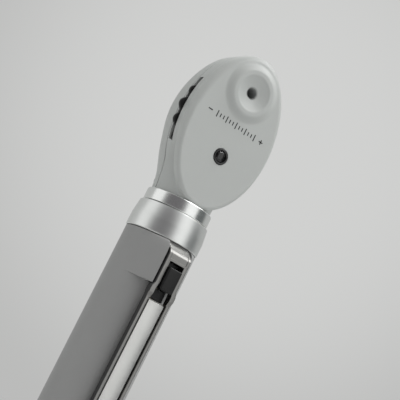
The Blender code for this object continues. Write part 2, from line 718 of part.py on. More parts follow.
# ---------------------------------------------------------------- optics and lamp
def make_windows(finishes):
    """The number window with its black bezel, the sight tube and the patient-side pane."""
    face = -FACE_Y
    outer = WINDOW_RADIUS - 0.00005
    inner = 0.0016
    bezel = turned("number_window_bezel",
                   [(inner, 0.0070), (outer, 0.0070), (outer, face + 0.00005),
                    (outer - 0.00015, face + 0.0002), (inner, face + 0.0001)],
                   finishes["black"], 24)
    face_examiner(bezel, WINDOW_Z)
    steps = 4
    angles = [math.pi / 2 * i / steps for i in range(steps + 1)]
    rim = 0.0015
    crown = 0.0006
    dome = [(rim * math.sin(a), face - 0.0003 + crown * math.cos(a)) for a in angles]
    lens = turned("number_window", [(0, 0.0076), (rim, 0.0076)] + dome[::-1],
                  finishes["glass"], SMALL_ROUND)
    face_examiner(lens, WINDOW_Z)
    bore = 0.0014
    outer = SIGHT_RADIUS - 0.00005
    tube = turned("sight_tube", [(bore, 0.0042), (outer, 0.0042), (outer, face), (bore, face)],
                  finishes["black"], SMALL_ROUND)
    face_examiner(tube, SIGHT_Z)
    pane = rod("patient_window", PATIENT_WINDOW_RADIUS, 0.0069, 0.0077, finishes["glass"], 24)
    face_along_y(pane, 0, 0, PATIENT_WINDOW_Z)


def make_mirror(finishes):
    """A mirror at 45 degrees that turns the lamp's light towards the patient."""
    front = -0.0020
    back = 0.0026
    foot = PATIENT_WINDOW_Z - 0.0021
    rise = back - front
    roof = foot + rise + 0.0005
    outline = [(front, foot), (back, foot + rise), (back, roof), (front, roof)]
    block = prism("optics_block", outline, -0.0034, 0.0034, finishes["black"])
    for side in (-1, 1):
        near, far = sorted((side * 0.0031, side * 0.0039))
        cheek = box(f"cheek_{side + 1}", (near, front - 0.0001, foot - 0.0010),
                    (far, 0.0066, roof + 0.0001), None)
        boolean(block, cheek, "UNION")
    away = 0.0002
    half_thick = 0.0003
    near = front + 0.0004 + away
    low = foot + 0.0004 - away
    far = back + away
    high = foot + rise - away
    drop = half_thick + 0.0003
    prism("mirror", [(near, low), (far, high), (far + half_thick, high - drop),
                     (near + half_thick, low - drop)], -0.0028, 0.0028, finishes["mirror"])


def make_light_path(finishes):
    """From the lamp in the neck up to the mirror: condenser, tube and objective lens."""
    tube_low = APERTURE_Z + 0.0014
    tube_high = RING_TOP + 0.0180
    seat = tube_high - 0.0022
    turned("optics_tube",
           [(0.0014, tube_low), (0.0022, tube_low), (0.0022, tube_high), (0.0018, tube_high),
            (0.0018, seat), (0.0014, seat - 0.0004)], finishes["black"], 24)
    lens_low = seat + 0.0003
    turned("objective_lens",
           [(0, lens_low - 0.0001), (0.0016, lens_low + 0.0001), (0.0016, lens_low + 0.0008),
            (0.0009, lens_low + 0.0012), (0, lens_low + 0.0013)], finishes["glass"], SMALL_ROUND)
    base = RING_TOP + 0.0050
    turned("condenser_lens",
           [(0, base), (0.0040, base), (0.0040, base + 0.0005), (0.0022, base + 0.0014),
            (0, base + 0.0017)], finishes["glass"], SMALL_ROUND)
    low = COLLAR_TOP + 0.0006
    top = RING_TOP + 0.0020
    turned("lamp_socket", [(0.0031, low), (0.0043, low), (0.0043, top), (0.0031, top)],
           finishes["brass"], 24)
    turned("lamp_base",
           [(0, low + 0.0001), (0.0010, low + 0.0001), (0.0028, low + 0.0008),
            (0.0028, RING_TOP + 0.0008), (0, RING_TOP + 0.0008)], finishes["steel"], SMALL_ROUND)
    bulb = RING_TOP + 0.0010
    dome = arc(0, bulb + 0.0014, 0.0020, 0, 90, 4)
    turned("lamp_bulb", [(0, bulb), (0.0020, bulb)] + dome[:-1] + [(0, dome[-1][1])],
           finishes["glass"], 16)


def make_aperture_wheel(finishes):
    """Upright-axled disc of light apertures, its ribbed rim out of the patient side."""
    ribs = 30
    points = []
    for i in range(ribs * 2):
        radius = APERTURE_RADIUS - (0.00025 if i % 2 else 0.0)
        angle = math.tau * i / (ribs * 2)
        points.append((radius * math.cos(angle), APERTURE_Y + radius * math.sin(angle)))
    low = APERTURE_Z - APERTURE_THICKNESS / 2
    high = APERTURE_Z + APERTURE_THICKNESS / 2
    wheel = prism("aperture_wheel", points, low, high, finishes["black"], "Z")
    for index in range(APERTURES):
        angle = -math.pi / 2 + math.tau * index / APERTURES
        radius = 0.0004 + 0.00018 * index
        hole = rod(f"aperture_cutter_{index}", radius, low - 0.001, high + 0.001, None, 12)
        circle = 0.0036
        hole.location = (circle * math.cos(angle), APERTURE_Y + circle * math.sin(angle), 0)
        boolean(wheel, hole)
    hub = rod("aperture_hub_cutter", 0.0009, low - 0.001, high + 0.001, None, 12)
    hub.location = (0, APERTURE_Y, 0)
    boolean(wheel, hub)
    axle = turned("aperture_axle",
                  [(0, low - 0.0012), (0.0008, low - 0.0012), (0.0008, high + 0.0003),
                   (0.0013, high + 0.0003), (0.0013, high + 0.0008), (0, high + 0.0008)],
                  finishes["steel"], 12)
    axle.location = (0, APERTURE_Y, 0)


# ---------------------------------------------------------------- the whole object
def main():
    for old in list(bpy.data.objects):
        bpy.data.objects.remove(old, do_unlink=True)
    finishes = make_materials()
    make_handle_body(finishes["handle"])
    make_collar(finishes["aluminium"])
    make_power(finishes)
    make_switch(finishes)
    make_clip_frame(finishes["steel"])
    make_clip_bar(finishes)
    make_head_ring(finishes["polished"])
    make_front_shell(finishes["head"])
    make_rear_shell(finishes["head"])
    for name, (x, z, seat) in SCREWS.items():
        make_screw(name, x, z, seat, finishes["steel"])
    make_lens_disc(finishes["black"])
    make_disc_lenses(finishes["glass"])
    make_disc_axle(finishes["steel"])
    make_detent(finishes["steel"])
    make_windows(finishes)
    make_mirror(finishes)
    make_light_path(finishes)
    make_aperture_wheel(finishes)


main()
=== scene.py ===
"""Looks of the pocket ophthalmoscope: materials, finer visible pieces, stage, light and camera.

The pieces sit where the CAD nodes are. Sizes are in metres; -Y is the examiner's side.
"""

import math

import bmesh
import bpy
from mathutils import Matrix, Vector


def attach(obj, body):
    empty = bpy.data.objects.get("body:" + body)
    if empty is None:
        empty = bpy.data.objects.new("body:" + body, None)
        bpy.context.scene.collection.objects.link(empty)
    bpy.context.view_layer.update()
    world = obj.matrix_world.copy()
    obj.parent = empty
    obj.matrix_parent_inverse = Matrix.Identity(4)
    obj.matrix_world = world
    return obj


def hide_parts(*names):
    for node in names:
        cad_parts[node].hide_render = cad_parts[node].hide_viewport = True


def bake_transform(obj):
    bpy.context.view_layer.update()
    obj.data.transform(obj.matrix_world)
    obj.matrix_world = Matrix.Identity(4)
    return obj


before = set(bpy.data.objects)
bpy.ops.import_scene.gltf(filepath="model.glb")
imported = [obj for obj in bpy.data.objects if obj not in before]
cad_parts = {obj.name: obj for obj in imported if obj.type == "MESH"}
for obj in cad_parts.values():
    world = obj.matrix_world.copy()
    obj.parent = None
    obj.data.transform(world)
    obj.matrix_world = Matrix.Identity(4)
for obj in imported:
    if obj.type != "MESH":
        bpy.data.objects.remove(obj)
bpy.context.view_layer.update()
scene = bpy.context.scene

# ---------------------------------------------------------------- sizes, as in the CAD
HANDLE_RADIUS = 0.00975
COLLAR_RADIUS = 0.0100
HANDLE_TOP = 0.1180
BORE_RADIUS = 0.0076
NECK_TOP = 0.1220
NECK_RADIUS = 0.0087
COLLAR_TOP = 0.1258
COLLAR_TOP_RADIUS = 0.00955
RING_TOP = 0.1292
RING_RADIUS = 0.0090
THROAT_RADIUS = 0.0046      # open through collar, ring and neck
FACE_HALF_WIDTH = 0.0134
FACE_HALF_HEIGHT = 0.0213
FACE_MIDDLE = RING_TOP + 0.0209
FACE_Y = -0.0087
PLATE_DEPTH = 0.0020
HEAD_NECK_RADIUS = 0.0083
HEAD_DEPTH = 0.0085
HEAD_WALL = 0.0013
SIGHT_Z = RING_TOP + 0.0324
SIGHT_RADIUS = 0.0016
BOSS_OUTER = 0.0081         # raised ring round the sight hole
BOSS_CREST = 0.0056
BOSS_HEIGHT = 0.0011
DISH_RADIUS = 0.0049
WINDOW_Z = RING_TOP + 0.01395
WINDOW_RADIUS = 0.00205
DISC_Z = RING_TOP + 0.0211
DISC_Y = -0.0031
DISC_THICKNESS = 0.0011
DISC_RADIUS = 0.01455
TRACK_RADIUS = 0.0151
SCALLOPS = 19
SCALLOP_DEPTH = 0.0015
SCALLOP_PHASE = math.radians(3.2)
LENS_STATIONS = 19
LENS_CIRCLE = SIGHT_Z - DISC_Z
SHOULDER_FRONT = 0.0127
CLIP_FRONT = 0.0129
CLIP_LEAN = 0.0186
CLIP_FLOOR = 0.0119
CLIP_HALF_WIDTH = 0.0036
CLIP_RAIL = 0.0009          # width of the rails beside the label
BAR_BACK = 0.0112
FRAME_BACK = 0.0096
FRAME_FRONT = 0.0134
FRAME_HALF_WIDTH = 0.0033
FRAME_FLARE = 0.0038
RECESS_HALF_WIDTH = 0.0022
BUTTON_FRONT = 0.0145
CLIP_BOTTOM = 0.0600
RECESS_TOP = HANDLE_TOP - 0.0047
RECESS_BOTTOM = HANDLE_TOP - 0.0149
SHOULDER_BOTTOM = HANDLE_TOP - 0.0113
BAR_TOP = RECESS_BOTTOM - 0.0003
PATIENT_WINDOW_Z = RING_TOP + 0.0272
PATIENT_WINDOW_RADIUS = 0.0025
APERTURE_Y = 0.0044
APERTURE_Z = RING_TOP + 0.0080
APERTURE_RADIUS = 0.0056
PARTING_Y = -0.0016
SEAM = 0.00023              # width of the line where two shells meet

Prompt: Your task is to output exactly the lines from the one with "the whole object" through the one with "before = set(bpy.data.objects)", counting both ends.

Exercise answer:
# ---------------------------------------------------------------- the whole object
def main():
    for old in list(bpy.data.objects):
        bpy.data.objects.remove(old, do_unlink=True)
    finishes = make_materials()
    make_handle_body(finishes["handle"])
    make_collar(finishes["aluminium"])
    make_power(finishes)
    make_switch(finishes)
    make_clip_frame(finishes["steel"])
    make_clip_bar(finishes)
    make_head_ring(finishes["polished"])
    make_front_shell(finishes["head"])
    make_rear_shell(finishes["head"])
    for name, (x, z, seat) in SCREWS.items():
        make_screw(name, x, z, seat, finishes["steel"])
    make_lens_disc(finishes["black"])
    make_disc_lenses(finishes["glass"])
    make_disc_axle(finishes["steel"])
    make_detent(finishes["steel"])
    make_windows(finishes)
    make_mirror(finishes)
    make_light_path(finishes)
    make_aperture_wheel(finishes)


main()
=== scene.py ===
"""Looks of the pocket ophthalmoscope: materials, finer visible pieces, stage, light and camera.

The pieces sit where the CAD nodes are. Sizes are in metres; -Y is the examiner's side.
"""

import math

import bmesh
import bpy
from mathutils import Matrix, Vector


def attach(obj, body):
    empty = bpy.data.objects.get("body:" + body)
    if empty is None:
        empty = bpy.data.objects.new("body:" + body, None)
        bpy.context.scene.collection.objects.link(empty)
    bpy.context.view_layer.update()
    world = obj.matrix_world.copy()
    obj.parent = empty
    obj.matrix_parent_inverse = Matrix.Identity(4)
    obj.matrix_world = world
    return obj


def hide_parts(*names):
    for node in names:
        cad_parts[node].hide_render = cad_parts[node].hide_viewport = True


def bake_transform(obj):
    bpy.context.view_layer.update()
    obj.data.transform(obj.matrix_world)
    obj.matrix_world = Matrix.Identity(4)
    return obj


before = set(bpy.data.objects)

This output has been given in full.